◆ EXERCISE DIRECTIONS
Each record below is to be reproduced without any change.

--- begin DATA PROVIDED ---

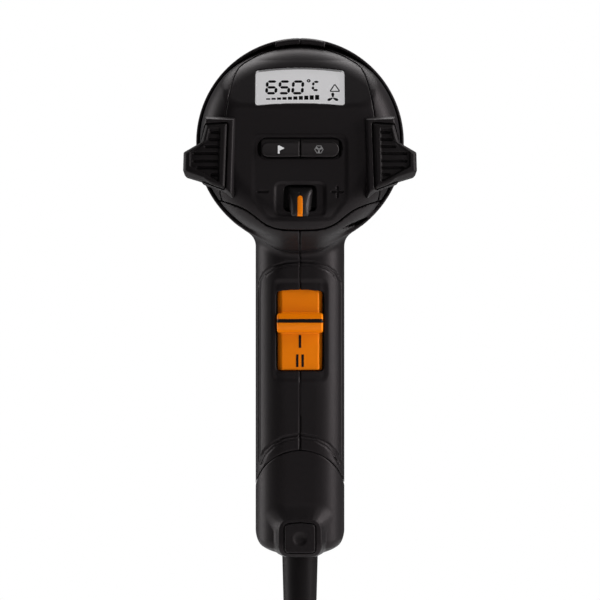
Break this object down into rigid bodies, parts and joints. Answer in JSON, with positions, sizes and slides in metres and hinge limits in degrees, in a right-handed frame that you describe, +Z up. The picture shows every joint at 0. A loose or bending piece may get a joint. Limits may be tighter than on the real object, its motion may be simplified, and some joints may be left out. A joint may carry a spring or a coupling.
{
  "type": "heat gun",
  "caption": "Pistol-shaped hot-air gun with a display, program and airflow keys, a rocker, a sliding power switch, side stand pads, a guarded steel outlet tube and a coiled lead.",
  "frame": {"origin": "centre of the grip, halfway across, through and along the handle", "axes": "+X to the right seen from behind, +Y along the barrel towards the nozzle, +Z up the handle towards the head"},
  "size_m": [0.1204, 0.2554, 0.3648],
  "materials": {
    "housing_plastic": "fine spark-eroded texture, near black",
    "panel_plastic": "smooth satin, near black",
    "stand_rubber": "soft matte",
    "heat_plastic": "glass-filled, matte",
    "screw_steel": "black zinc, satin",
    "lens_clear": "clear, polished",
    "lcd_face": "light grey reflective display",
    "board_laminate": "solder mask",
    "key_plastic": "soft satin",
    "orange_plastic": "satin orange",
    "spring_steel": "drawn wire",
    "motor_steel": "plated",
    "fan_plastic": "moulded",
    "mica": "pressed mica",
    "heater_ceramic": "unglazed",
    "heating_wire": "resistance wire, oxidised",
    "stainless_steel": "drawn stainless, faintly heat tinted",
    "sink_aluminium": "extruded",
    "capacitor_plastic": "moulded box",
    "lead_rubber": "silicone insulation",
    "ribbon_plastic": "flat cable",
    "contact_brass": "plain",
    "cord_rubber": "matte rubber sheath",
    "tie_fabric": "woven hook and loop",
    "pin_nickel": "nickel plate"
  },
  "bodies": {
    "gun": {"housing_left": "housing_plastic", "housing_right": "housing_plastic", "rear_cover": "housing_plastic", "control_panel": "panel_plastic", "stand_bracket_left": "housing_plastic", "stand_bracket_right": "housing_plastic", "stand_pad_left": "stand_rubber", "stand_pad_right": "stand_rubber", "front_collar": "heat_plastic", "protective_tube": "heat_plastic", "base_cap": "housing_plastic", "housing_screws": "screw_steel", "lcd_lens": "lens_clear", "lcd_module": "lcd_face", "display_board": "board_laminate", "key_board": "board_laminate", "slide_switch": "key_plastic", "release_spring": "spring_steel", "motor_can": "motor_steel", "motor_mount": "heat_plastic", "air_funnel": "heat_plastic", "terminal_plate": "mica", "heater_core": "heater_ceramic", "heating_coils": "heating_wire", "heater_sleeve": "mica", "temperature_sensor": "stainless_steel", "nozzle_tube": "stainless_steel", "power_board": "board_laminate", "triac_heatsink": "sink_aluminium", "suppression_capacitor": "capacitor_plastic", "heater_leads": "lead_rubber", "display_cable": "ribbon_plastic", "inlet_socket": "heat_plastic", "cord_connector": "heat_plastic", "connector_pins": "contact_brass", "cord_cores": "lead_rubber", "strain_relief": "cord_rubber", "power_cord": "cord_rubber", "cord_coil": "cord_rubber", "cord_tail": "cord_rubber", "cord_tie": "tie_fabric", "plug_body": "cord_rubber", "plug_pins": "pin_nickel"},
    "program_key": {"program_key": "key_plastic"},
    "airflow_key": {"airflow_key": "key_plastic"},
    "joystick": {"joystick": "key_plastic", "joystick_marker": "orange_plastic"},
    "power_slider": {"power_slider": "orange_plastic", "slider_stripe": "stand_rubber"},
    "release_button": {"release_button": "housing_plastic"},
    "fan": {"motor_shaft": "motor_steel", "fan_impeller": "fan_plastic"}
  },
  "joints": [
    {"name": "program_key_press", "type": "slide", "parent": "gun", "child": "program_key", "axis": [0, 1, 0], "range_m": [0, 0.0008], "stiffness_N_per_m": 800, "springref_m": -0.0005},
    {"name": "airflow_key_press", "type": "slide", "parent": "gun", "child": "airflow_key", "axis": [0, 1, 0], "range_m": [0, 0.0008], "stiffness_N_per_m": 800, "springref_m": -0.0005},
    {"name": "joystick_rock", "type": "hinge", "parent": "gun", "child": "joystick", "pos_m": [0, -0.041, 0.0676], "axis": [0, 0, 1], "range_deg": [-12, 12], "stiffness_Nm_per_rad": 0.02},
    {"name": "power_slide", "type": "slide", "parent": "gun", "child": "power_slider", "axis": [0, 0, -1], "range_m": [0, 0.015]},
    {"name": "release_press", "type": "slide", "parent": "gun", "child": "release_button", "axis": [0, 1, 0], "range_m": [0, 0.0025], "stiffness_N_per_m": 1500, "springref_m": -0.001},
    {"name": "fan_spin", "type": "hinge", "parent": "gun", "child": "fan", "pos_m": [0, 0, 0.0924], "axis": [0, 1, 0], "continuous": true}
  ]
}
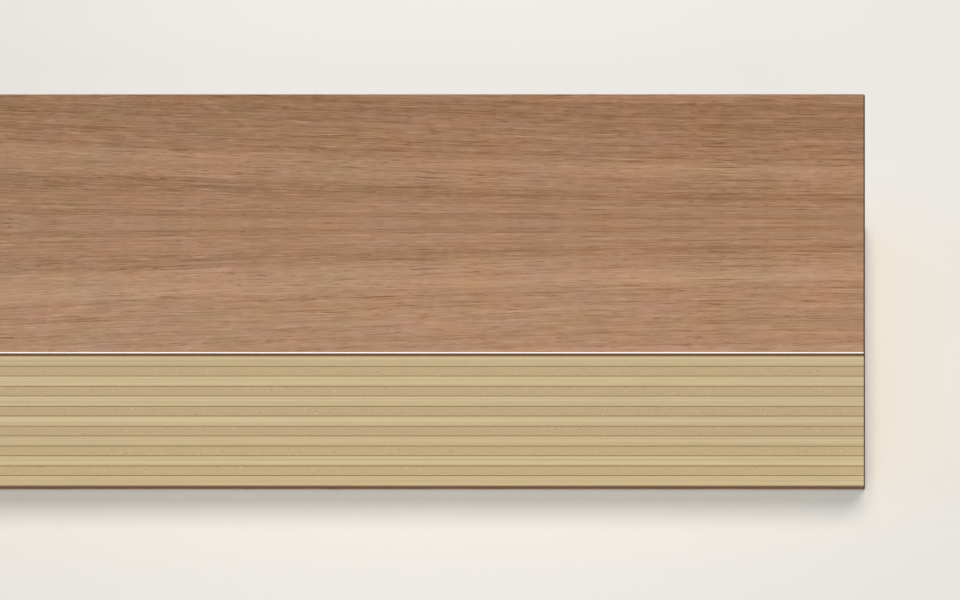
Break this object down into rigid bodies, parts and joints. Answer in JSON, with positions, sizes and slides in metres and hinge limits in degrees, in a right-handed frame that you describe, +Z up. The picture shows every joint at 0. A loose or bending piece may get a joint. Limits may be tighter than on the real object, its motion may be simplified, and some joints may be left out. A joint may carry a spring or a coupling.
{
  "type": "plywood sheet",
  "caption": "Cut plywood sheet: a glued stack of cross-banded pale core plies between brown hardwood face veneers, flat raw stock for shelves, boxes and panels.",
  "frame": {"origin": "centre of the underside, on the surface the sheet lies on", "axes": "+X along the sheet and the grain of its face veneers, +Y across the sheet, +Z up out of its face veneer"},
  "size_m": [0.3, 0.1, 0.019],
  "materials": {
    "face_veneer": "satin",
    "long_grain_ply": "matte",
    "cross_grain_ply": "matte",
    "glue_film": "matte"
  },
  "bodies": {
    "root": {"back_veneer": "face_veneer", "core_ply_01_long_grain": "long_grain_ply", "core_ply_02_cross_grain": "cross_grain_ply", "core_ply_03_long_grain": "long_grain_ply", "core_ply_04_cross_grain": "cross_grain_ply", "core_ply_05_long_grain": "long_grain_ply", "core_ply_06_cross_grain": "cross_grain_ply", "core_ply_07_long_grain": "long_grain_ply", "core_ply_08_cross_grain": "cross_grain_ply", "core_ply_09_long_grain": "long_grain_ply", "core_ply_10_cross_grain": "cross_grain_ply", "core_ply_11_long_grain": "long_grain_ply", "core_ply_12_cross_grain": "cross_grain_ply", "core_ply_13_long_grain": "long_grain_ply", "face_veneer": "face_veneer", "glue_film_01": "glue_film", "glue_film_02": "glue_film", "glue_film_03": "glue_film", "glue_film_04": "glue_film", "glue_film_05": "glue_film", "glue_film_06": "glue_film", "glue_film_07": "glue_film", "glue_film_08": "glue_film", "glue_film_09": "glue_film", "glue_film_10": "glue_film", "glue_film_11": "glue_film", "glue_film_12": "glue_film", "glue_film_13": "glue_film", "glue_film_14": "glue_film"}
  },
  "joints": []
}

--- end DATA PROVIDED ---

◆ SOLUTION TO THIS TASK
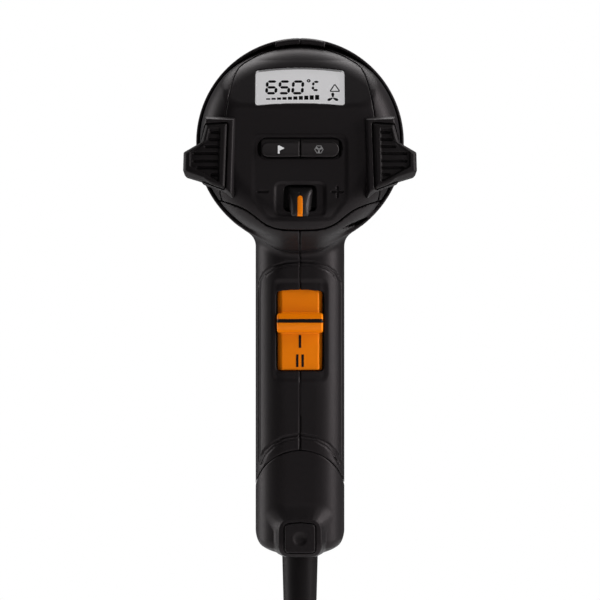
Break this object down into rigid bodies, parts and joints. Answer in JSON, with positions, sizes and slides in metres and hinge limits in degrees, in a right-handed frame that you describe, +Z up. The picture shows every joint at 0. A loose or bending piece may get a joint. Limits may be tighter than on the real object, its motion may be simplified, and some joints may be left out. A joint may carry a spring or a coupling.
{
  "type": "heat gun",
  "caption": "Pistol-shaped hot-air gun with a display, program and airflow keys, a rocker, a sliding power switch, side stand pads, a guarded steel outlet tube and a coiled lead.",
  "frame": {"origin": "centre of the grip, halfway across, through and along the handle", "axes": "+X to the right seen from behind, +Y along the barrel towards the nozzle, +Z up the handle towards the head"},
  "size_m": [0.1204, 0.2554, 0.3648],
  "materials": {
    "housing_plastic": "fine spark-eroded texture, near black",
    "panel_plastic": "smooth satin, near black",
    "stand_rubber": "soft matte",
    "heat_plastic": "glass-filled, matte",
    "screw_steel": "black zinc, satin",
    "lens_clear": "clear, polished",
    "lcd_face": "light grey reflective display",
    "board_laminate": "solder mask",
    "key_plastic": "soft satin",
    "orange_plastic": "satin orange",
    "spring_steel": "drawn wire",
    "motor_steel": "plated",
    "fan_plastic": "moulded",
    "mica": "pressed mica",
    "heater_ceramic": "unglazed",
    "heating_wire": "resistance wire, oxidised",
    "stainless_steel": "drawn stainless, faintly heat tinted",
    "sink_aluminium": "extruded",
    "capacitor_plastic": "moulded box",
    "lead_rubber": "silicone insulation",
    "ribbon_plastic": "flat cable",
    "contact_brass": "plain",
    "cord_rubber": "matte rubber sheath",
    "tie_fabric": "woven hook and loop",
    "pin_nickel": "nickel plate"
  },
  "bodies": {
    "gun": {"housing_left": "housing_plastic", "housing_right": "housing_plastic", "rear_cover": "housing_plastic", "control_panel": "panel_plastic", "stand_bracket_left": "housing_plastic", "stand_bracket_right": "housing_plastic", "stand_pad_left": "stand_rubber", "stand_pad_right": "stand_rubber", "front_collar": "heat_plastic", "protective_tube": "heat_plastic", "base_cap": "housing_plastic", "housing_screws": "screw_steel", "lcd_lens": "lens_clear", "lcd_module": "lcd_face", "display_board": "board_laminate", "key_board": "board_laminate", "slide_switch": "key_plastic", "release_spring": "spring_steel", "motor_can": "motor_steel", "motor_mount": "heat_plastic", "air_funnel": "heat_plastic", "terminal_plate": "mica", "heater_core": "heater_ceramic", "heating_coils": "heating_wire", "heater_sleeve": "mica", "temperature_sensor": "stainless_steel", "nozzle_tube": "stainless_steel", "power_board": "board_laminate", "triac_heatsink": "sink_aluminium", "suppression_capacitor": "capacitor_plastic", "heater_leads": "lead_rubber", "display_cable": "ribbon_plastic", "inlet_socket": "heat_plastic", "cord_connector": "heat_plastic", "connector_pins": "contact_brass", "cord_cores": "lead_rubber", "strain_relief": "cord_rubber", "power_cord": "cord_rubber", "cord_coil": "cord_rubber", "cord_tail": "cord_rubber", "cord_tie": "tie_fabric", "plug_body": "cord_rubber", "plug_pins": "pin_nickel"},
    "program_key": {"program_key": "key_plastic"},
    "airflow_key": {"airflow_key": "key_plastic"},
    "joystick": {"joystick": "key_plastic", "joystick_marker": "orange_plastic"},
    "power_slider": {"power_slider": "orange_plastic", "slider_stripe": "stand_rubber"},
    "release_button": {"release_button": "housing_plastic"},
    "fan": {"motor_shaft": "motor_steel", "fan_impeller": "fan_plastic"}
  },
  "joints": [
    {"name": "program_key_press", "type": "slide", "parent": "gun", "child": "program_key", "axis": [0, 1, 0], "range_m": [0, 0.0008], "stiffness_N_per_m": 800, "springref_m": -0.0005},
    {"name": "airflow_key_press", "type": "slide", "parent": "gun", "child": "airflow_key", "axis": [0, 1, 0], "range_m": [0, 0.0008], "stiffness_N_per_m": 800, "springref_m": -0.0005},
    {"name": "joystick_rock", "type": "hinge", "parent": "gun", "child": "joystick", "pos_m": [0, -0.041, 0.0676], "axis": [0, 0, 1], "range_deg": [-12, 12], "stiffness_Nm_per_rad": 0.02},
    {"name": "power_slide", "type": "slide", "parent": "gun", "child": "power_slider", "axis": [0, 0, -1], "range_m": [0, 0.015]},
    {"name": "release_press", "type": "slide", "parent": "gun", "child": "release_button", "axis": [0, 1, 0], "range_m": [0, 0.0025], "stiffness_N_per_m": 1500, "springref_m": -0.001},
    {"name": "fan_spin", "type": "hinge", "parent": "gun", "child": "fan", "pos_m": [0, 0, 0.0924], "axis": [0, 1, 0], "continuous": true}
  ]
}
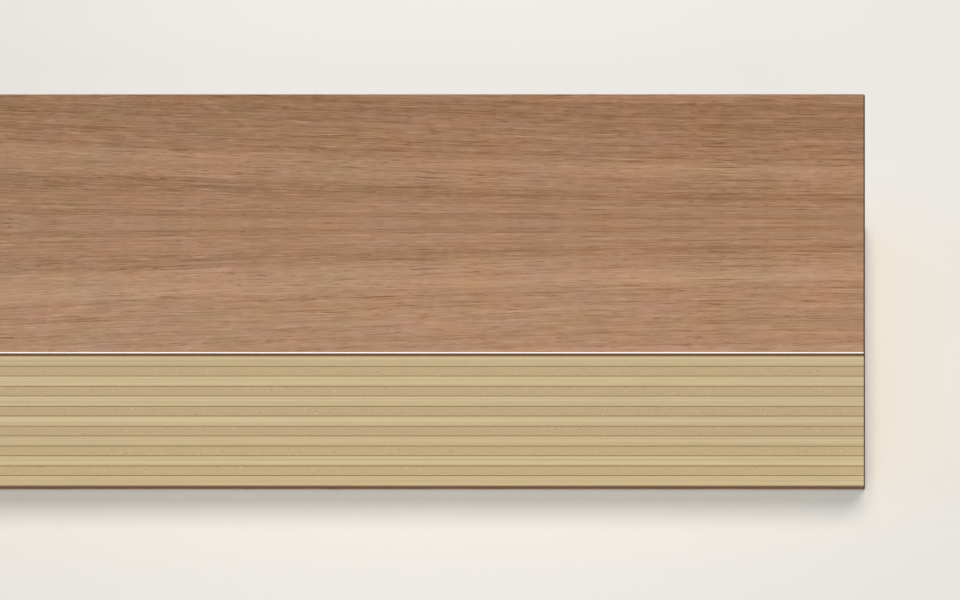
Break this object down into rigid bodies, parts and joints. Answer in JSON, with positions, sizes and slides in metres and hinge limits in degrees, in a right-handed frame that you describe, +Z up. The picture shows every joint at 0. A loose or bending piece may get a joint. Limits may be tighter than on the real object, its motion may be simplified, and some joints may be left out. A joint may carry a spring or a coupling.
{
  "type": "plywood sheet",
  "caption": "Cut plywood sheet: a glued stack of cross-banded pale core plies between brown hardwood face veneers, flat raw stock for shelves, boxes and panels.",
  "frame": {"origin": "centre of the underside, on the surface the sheet lies on", "axes": "+X along the sheet and the grain of its face veneers, +Y across the sheet, +Z up out of its face veneer"},
  "size_m": [0.3, 0.1, 0.019],
  "materials": {
    "face_veneer": "satin",
    "long_grain_ply": "matte",
    "cross_grain_ply": "matte",
    "glue_film": "matte"
  },
  "bodies": {
    "root": {"back_veneer": "face_veneer", "core_ply_01_long_grain": "long_grain_ply", "core_ply_02_cross_grain": "cross_grain_ply", "core_ply_03_long_grain": "long_grain_ply", "core_ply_04_cross_grain": "cross_grain_ply", "core_ply_05_long_grain": "long_grain_ply", "core_ply_06_cross_grain": "cross_grain_ply", "core_ply_07_long_grain": "long_grain_ply", "core_ply_08_cross_grain": "cross_grain_ply", "core_ply_09_long_grain": "long_grain_ply", "core_ply_10_cross_grain": "cross_grain_ply", "core_ply_11_long_grain": "long_grain_ply", "core_ply_12_cross_grain": "cross_grain_ply", "core_ply_13_long_grain": "long_grain_ply", "face_veneer": "face_veneer", "glue_film_01": "glue_film", "glue_film_02": "glue_film", "glue_film_03": "glue_film", "glue_film_04": "glue_film", "glue_film_05": "glue_film", "glue_film_06": "glue_film", "glue_film_07": "glue_film", "glue_film_08": "glue_film", "glue_film_09": "glue_film", "glue_film_10": "glue_film", "glue_film_11": "glue_film", "glue_film_12": "glue_film", "glue_film_13": "glue_film", "glue_film_14": "glue_film"}
  },
  "joints": []
}